Output exactly the span of lines that begins at the line containing "Turn this picture" and ends at the line containing "of the plinth.", both lines included.

────────────────────

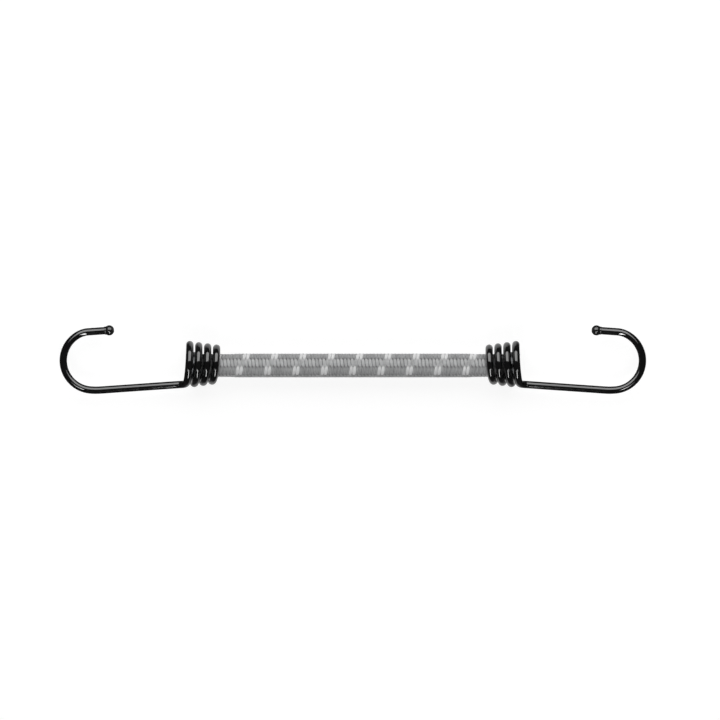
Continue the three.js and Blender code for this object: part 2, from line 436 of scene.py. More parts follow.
@dataclass(frozen=True)
class ZincStrip:
    """The zinc-coated steel strip of the cord clips, with tarnished streaks; its tones are kept dark as
    painted shade for the inside of the coils.
    """

    name: str = "zinc_strip"  # The material's name.
    slot: str = "clip_steel"  # The record's material slot.
    bright: Colour = (0.20, 0.204, 0.21)  # The zinc where it is cleanest, darkened as painted shade.
    dull: Colour = (0.09, 0.092, 0.095)  # The zinc where it is tarnished, darkened as painted shade too.
    # Rolling streaks for each metre, along the cord, across it and up.
    streaks: tuple[float, float, float] = (5200.0, 260.0, 260.0)
    clouds: Grain = (700.0, 4.0)  # The grain of the cloudy spots.
    # Where the product of both turns from dull to bright.
    tarnish_range: tuple[float, float] = (0.12, 0.42)
    roughness: tuple[float, float] = (0.24, 0.42)  # The least and the greatest roughness.
    streak_detail: float = 3.0  # How many finer layers the streaks have.
    streak_depth: float = 0.008 * MM  # The height of the streaks, in metres.

    def build(self) -> Material:
        """Makes zinc with rolling streaks round the strip and cloudy dull spots.

        Returns:
            The new material.
        """
        shader = Shader(self.name, Metallic=1.0)
        place = shader.node("TexCoord").outputs["Object"]
        stretched = shader.node("Mapping", {"Vector": place, "Scale": self.streaks}).outputs["Vector"]
        streaks = shader.noise(1.0, self.streak_detail, stretched)
        clouds = shader.noise(*self.clouds)
        tone = shader.spread(shader.maths("MULTIPLY", streaks, clouds), 0.0, 1.0, *self.tarnish_range)
        shader.feed("Base Color", shader.blend(tone, self.dull, self.bright))
        shader.feed("Roughness", shader.spread(clouds, *self.roughness))
        shader.bump(streaks, self.streak_depth)
        return shader.material


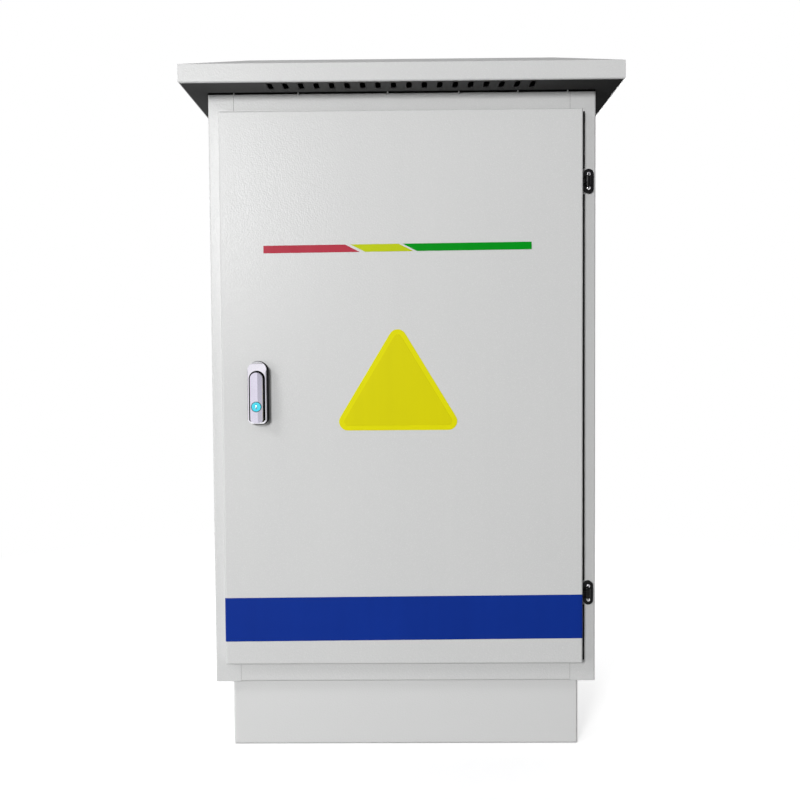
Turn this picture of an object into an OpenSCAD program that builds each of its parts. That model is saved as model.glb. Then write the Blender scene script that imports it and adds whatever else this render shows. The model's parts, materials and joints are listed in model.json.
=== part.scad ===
// Outdoor cabinet of a traffic signal controller. Millimetres, +Z up, the door faces -Y.
// The origin is on the ground, at the middle of the plinth.

/* [Body] */
// Width of the body
body_w = 650; // [560:1:800]
// Depth of the body
body_d = 450; // [400:1:600]
// Height of the body, without plinth and hood
body_h = 1000; // [960:1:1400]
// Thickness of the body and door sheet
sheet = 1.5; // [1:0.1:2]
// Outer radius of every sheet bend
bend_r = 3; // [2.5:0.1:5]
// Width of the stiles beside the doorway
stile_w = 43; // [38:1:60]
// Height of the rails above and below the doorway
rail_h = 58; // [50:1:80]
// Height of the rain lip that stands round the doorway
lip_h = 14; // [8:0.5:16]
// Width of the flanges at the top and back of the body
flange_w = 20; // [15:1:30]

/* [Hood] */
// Overhang of the hood at each side
hood_side = 36; // [20:1:80]
// Overhang of the hood at the front and the back
hood_front = 60; // [50:1:100]
// Height of the fascia
fascia_h = 30; // [26:1:60]
// Rise of the sloping top above the fascia
hood_rise = 36; // [20:1:60]
// Run of the slopes, measured in plan
hood_run = 100; // [60:1:140]
// Number of vent slots in the front soffit
vent_count = 18; // [4:1:20]
// Pitch of the vent slots
vent_pitch = 25.3; // [18:0.1:28]
// Length of a vent slot
vent_l = 34; // [20:1:38]
// Width of a vent slot
vent_w = 9; // [6:0.5:12]
// Distance from the fascia to the slots
vent_inset = 8.4; // [6:0.1:10]

/* [Plinth] */
// Width of the plinth
base_w = 600; // [500:1:610]
// Depth of the plinth
base_d = 400; // [340:1:410]
// Height of the plinth
base_h = 120; // [80:1:200]
// Thickness of the plinth sheet
base_sheet = 2; // [1.5:0.1:3]
// Width of the flanges at the top and bottom of the plinth
base_flange = 45; // [40:1:60]
// Diameter of the four anchor holes
anchor_d = 14; // [10:1:18]
// Distance from the outside of the plinth to an anchor hole
anchor_inset = 25; // [22:1:30]

/* [Door] */
// Margin between door and body edge at the lock side
margin_lock = 21; // [14:1:24]
// Margin between door and body edge at the hinge side
margin_hinge = 25; // [24:1:32]
// Margin between door and body edge at the top and bottom
margin_end = 36; // [24:1:38]
// Depth of the folded door tray
door_depth = 20; // [18:0.5:24]
// Gap between the door tray and the frame
door_gap = 2; // [1:0.5:4]
// Width of the foam seal
seal_w = 13; // [9:1:16]
// Gap between the seal and the rain lip
seal_gap = 0.3; // [0.2:0.1:1]
// Width of the two door stiffeners
stiffener_w = 30; // [20:1:50]
// Depth of the two door stiffeners
stiffener_h = 15; // [10:1:18]
// Width of the document pocket, which sets the stiffeners apart
pocket_w = 224; // [150:1:300]
// Height of the document pocket
pocket_h = 190; // [120:1:260]
// Depth of the document pocket
pocket_d = 32; // [20:1:40]

/* [Hinges] */
// Height of a hinge leaf
leaf_h = 41; // [38:1:60]
// Width of a frame leaf
leaf_w = 16.5; // [16:0.5:20]
// Thickness of a frame leaf
leaf_t = 4.5; // [4:0.1:5]
// Distance from the body's ends to the middle of a hinge
hinge_inset = 152.5; // [100:0.5:250]
// Distance from the door edge to the hinge axis
axis_out = 10; // [9.5:0.1:11]
// Distance from the frame to the hinge axis
axis_front = 8; // [7.5:0.1:9]
// Diameter of the hinge pin
pin_d = 5; // [4:0.1:6]
// Outer diameter of the knuckles
knuckle_d = 11; // [10:0.1:12]
// Height of the middle knuckle
knuckle_h = 7.2; // [6:0.1:9]
// Radial play of every running fit
fit_play = 0.05; // [0.02:0.01:0.09]

/* [Lock] */
// Distance from the lock side of the body to the spindle
lock_in = 82.7; // [78:0.1:100]
// Height of the spindle above the foot of the body
lock_up = 520.9; // [480:0.1:700]
// Width of the housing
lock_w = 32.4; // [31:0.1:36]
// Height of the housing
lock_h = 104; // [102:1:130]
// Distance from the top of the housing to the spindle
lock_top = 28.8; // [28:0.1:34]
// Height of the housing's rim above the door
rim_h = 18; // [16:0.5:20]
// Radius of the nose at the housing's top
nose_r = 23; // [21:0.5:30]
// Width of the lever
lever_w = 20.8; // [20:0.1:24]
// Length of the lever from the spindle to its tip
lever_l = 73; // [68:1:78]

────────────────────

### [OUTPUT]
Turn this picture of an object into an OpenSCAD program that builds each of its parts. That model is saved as model.glb. Then write the Blender scene script that imports it and adds whatever else this render shows. The model's parts, materials and joints are listed in model.json.
=== part.scad ===
// Outdoor cabinet of a traffic signal controller. Millimetres, +Z up, the door faces -Y.
// The origin is on the ground, at the middle of the plinth.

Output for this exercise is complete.